Scenarios can create images of possible futures in many ways. The number and focus of the scenarios developed varies greatly depending on the client’s concerns. Often the scenario process is structured according to set categories such as:
One risk in using the scenario method is the involvement of uninvolved people who see the scenarios as given futures and thus limit themselves in their thinking. The author’s mental starting points thus unintentionally influence the reader’s way of thinking.
We avoid these risks at Themis Foresight by combining scenario development with the Delphi method, so that non-conformist and diverse aspects of future developments are also included in the narratives. We also allow for the uncomfortable and do not serve any prefabricated points of view.
Backcasting supports concrete strategy development. The method aims to put oneself mentally in the future and to derive steps for today.

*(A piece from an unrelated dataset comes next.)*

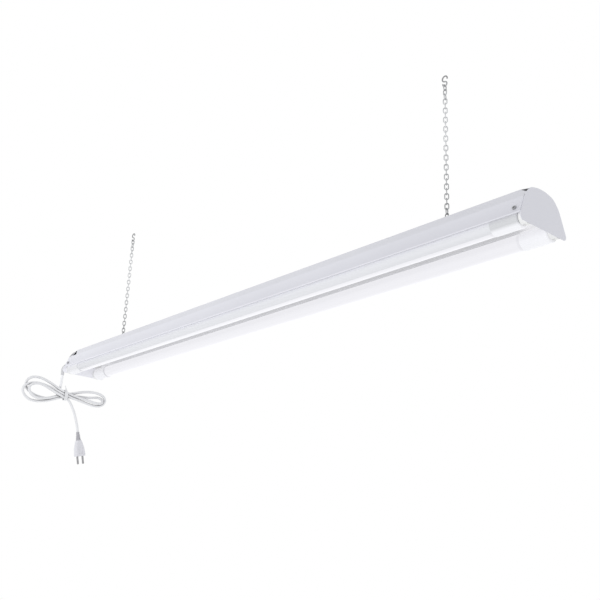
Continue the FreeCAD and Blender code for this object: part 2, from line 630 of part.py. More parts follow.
# plug at the end of the tail, pointing down the cord
ux, uy, uz = 0.0, tail[-1][1] - tail[-2][1], tail[-1][2] - tail[-2][2]
n = math.hypot(uy, uz)
tilt = math.degrees(math.atan2(uy, -uz))


def plug_place(s):
    s.rotate(V(0, 0, 0), V(1, 0, 0), tilt)
    s.translate(V(*tail[-1]))
    return s


REL_L, BODY_L, BLADE_L = 19.0, 35.0, 17.5
rel = Part.makeCone(3.5, 5.6, REL_L, V(0, 0, 0), V(0, 0, -1))
for k in range(4):
    z = -3.4 - k * 3.6
    rr = 3.5 + 2.1 * (-z / REL_L)
    g = Part.makeCylinder(rr + 2, 1.1, V(0, 0, z), V(0, 0, -1)).cut(
        Part.makeCylinder(rr - 0.7, 1.1, V(0, 0, z), V(0, 0, -1)))
    rel = rel.cut(g)
save("plug_relief", plug_place(rel))


def rounded(wx, wy, r, z):
    """Rounded rectangle, wx by wy, at height z."""
    hx, hy = wx / 2.0, wy / 2.0
    q = r * (1 - math.sqrt(0.5))
    e = [Part.LineSegment(V(hx, -hy + r, z), V(hx, hy - r, z)).toShape(),
         Part.Arc(V(hx, hy - r, z), V(hx - q, hy - q, z), V(hx - r, hy, z)).toShape(),
         Part.LineSegment(V(hx - r, hy, z), V(-hx + r, hy, z)).toShape(),
         Part.Arc(V(-hx + r, hy, z), V(-hx + q, hy - q, z), V(-hx, hy - r, z)).toShape(),
         Part.LineSegment(V(-hx, hy - r, z), V(-hx, -hy + r, z)).toShape(),
         Part.Arc(V(-hx, -hy + r, z), V(-hx + q, -hy + q, z), V(-hx + r, -hy, z)).toShape(),
         Part.LineSegment(V(-hx + r, -hy, z), V(hx - r, -hy, z)).toShape(),
         Part.Arc(V(hx - r, -hy, z), V(hx - q, -hy + q, z), V(hx, -hy + r, z)).toShape()]
    return Part.Wire(e)


# the body flares from a narrow neck to the full width of the face
body = Part.makeLoft([rounded(11.4, 12.6, 4.4, -REL_L), rounded(12.6, 17.0, 4.6, -REL_L - 7),
                      rounded(13.8, 21.6, 4.4, -REL_L - 17), rounded(14.0, 24.2, 4.0, -REL_L - BODY_L + 3),
                      rounded(12.8, 23.0, 3.4, -REL_L - BODY_L)], True, True)
for s in (1, -1):
    x0, x1 = sorted((s * 6.25, s * 9.0))
    body = body.cut(box(x0, x1, -4.2, 4.2, -REL_L - BODY_L + 5.0, -REL_L - 15.0))
save("plug_body", plug_place(body))
blades = []
for s in (1, -1):
    b = box(-3.15, 3.15, s * 6.35 - 0.75, s * 6.35 + 0.75, -REL_L - BODY_L - BLADE_L, -REL_L - BODY_L)
    hole = Part.makeCylinder(1.6, 4, V(0, s * 6.35 - 2, -REL_L - BODY_L - BLADE_L + 4.6), V(0, 1, 0))
    b = b.cut(hole)
    ce = [e for e in b.Edges if abs(e.BoundBox.ZMin - e.BoundBox.ZMax) < 1e-6
          and abs(e.BoundBox.ZMin + REL_L + BODY_L + BLADE_L) < 1e-3 and e.BoundBox.XLength < 1e-3]
    if ce:
        b = b.makeChamfer(1.0, ce)
    blades.append(plug_place(b))
save("plug_blades", blades)

print(len(NODES), "nodes,", sum(k for _, k in NODES), "solids")
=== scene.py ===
import bpy
import bmesh
import json
import math
from mathutils import Vector, Matrix


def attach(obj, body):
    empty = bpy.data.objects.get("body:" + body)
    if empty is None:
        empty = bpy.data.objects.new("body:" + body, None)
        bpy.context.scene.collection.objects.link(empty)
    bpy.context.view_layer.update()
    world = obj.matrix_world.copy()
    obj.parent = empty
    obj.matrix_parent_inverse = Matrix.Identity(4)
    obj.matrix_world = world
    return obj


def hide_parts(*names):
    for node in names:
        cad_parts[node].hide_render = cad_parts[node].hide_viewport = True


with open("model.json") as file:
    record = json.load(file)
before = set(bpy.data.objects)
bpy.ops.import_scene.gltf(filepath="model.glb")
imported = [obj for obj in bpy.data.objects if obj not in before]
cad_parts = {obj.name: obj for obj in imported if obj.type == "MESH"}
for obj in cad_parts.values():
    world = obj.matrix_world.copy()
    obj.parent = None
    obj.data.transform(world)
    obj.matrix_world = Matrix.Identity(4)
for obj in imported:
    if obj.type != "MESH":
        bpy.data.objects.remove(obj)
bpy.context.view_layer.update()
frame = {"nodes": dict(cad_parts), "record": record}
scene = bpy.context.scene
coll = scene.collection
nodes = frame["nodes"]

# ------------------------------------------------------------------ camera
cam_data = bpy.data.cameras.new("camera")
cam = bpy.data.objects.new("camera", cam_data)
coll.objects.link(cam)
right = Vector((0.66650, 0.74450, 0.03880))
fwd = Vector((-0.71320, 0.62150, 0.32400)).normalized()
right = (right - fwd * right.dot(fwd)).normalized()
up = right.cross(fwd)
m = Matrix((right, up, -fwd)).transposed().to_4x4()
m.translation = Vector((1.20388, -0.93417, -0.77807))
cam.matrix_world = m
cam_data.lens = 53.293
cam_data.sensor_width = 36.0
cam_data.sensor_fit = "HORIZONTAL"
cam_data.clip_start = 0.05
cam_data.clip_end = 400.0
scene.camera = cam


# ------------------------------------------------------------------ helpers
def link_obj(name, data):
    o = bpy.data.objects.new(name, data)
    coll.objects.link(o)
    return o


def mesh_from_bm(name, bm, smooth=True):
    me = bpy.data.meshes.new(name)
    bm.to_mesh(me)
    bm.free()
    if smooth:
        for p in me.polygons:
            p.use_smooth = True
    return link_obj(name, me)


def nurbs(name, points, radius, order=3, resolution=6, bevel_res=6):
    cu = bpy.data.curves.new(name, "CURVE")
    cu.dimensions = "3D"
    cu.resolution_u = resolution
    sp = cu.splines.new("NURBS")
    sp.points.add(len(points) - 1)
    for q, p in zip(sp.points, points):
        q.co = (p[0], p[1], p[2], 1.0)
        q.radius = radius
    sp.order_u = order
    sp.use_endpoint_u = True
    cu.bevel_depth = 1.0
    cu.bevel_resolution = bevel_res
    cu.use_fill_caps = True
    return link_obj(name, cu)


# ------------------------------------------------------------------ power cord
CORD_D = 0.0058
CORD_POINTS = [
    (-0.6235, -0.0448, -0.3089), (-0.6235, -0.0448, -0.3199), (-0.6249, -0.0445, -0.3306), (-0.6276, -0.0444, -0.3404),
    (-0.6303, -0.0454, -0.3508), (-0.6308, -0.0508, -0.3594), (-0.6308, -0.0598, -0.3638), (-0.6308, -0.0715, -0.3658),
    (-0.6308, -0.0850, -0.3659), (-0.6308, -0.0990, -0.3637), (-0.6308, -0.1112, -0.3596), (-0.6308, -0.1198, -0.3534),
    (-0.6308, -0.1244, -0.3460), (-0.6307, -0.1246, -0.3380), (-0.6304, -0.1208, -0.3308), (-0.6298, -0.1136, -0.3254),
    (-0.6290, -0.1040, -0.3231), (-0.6280, -0.0943, -0.3232), (-0.6266, -0.0838, -0.3257), (-0.6248, -0.0723, -0.3302),
    (-0.6226, -0.0600, -0.3362), (-0.6206, -0.0485, -0.3422), (-0.6195, -0.0380, -0.3462), (-0.6193, -0.0280, -0.3486),
    (-0.6193, -0.0170, -0.3508), (-0.6193, -0.0050, -0.3529), (-0.6193, 0.0085, -0.3544), (-0.6193, 0.0225, -0.3560),
    (-0.6192, 0.0365, -0.3580), (-0.6193, 0.0485, -0.3588), (-0.6202, 0.0586, -0.3574), (-0.6240, 0.0644, -0.3518),
    (-0.6288, 0.0632, -0.3448), (-0.6308, 0.0540, -0.3424), (-0.6308, 0.0425, -0.3448), (-0.6303, 0.0290, -0.3472),
    (-0.6292, 0.0135, -0.3484), (-0.6276, -0.0025, -0.3502), (-0.6262, -0.0160, -0.3532), (-0.6252, -0.0275, -0.3556),
    (-0.6250, -0.0380, -0.3582), (-0.6254, -0.0485, -0.3624), (-0.6262, -0.0605, -0.3676), (-0.6272, -0.0735, -0.3722),
    (-0.6276, -0.0880, -0.3756), (-0.6274, -0.1025, -0.3774), (-0.6266, -0.1155, -0.3756), (-0.6258, -0.1262, -0.3690),
    (-0.6252, -0.1326, -0.3600), (-0.6249, -0.1312, -0.3506), (-0.6248, -0.1226, -0.3426), (-0.6246, -0.1105, -0.3382),
    (-0.6242, -0.0980, -0.3368), (-0.6234, -0.0855, -0.3380), (-0.6224, -0.0730, -0.3409), (-0.6210, -0.0605, -0.3446),
    (-0.6198, -0.0485, -0.3486), (-0.6193, -0.0380, -0.3520), (-0.6193, -0.0280, -0.3544), (-0.6196, -0.0165, -0.3570),
    (-0.6206, -0.0035, -0.3588), (-0.6220, 0.0100, -0.3604), (-0.6232, 0.0235, -0.3626), (-0.6240, 0.0370, -0.3643),
    (-0.6246, 0.0495, -0.3644), (-0.6250, 0.0606, -0.3616), (-0.6252, 0.0690, -0.3550), (-0.6252, 0.0710, -0.3456),
    (-0.6252, 0.0650, -0.3380), (-0.6252, 0.0532, -0.3344), (-0.6252, 0.0395, -0.3335), (-0.6252, 0.0255, -0.3348),
    (-0.6252, 0.0120, -0.3376), (-0.6251, -0.0015, -0.3418), (-0.6250, -0.0145, -0.3460), (-0.6250, -0.0270, -0.3494),
    (-0.6250, -0.0380, -0.3522), (-0.6246, -0.0485, -0.3570), (-0.6236, -0.0605, -0.3622), (-0.6224, -0.0735, -0.3668),
    (-0.6216, -0.0870, -0.3700), (-0.6210, -0.1005, -0.3706), (-0.6204, -0.1110, -0.3668), (-0.6200, -0.1186, -0.3596),
    (-0.6196, -0.1208, -0.3512), (-0.6194, -0.1166, -0.3438), (-0.6192, -0.1070, -0.3396), (-0.6190, -0.0955, -0.3386),
    (-0.6191, -0.0835, -0.3414), (-0.6192, -0.0715, -0.3460), (-0.6193, -0.0600, -0.3504), (-0.6193, -0.0490, -0.3542),
    (-0.6194, -0.0385, -0.3576), (-0.6194, -0.0310, -0.3598), (-0.6200, -0.0246, -0.3626), (-0.6212, -0.0180, -0.3688),
    (-0.6224, -0.0105, -0.3785), (-0.6233, -0.0030, -0.3915), (-0.6239, 0.0033, -0.4070), (-0.6240, 0.0076, -0.4190),
    (-0.6240, 0.0102, -0.4300),
]
cord = nurbs("power_cord", CORD_POINTS, CORD_D / 2)
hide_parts("cord_drop", "cord_hank", "cord_tail")
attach(cord, "fixture")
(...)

Like scenario development, the method of backcasting goes back to Hermann Kahn and was developed in the 1950s and 1960s. Since then, it has become part of the canon of scientific methods of future research. With the method, it is possible to strategically achieve future plans within a fixed time frame – today, tomorrow, the day after tomorrow. This method aims to put oneself mentally in the future and to think about today from this perspective. In this way, it is possible to detach oneself from today’s thought patterns and daily behaviour patterns. To ensure that the result also fits the culture of the company, a vision of a desirable future is first developed together with the company’s leaders.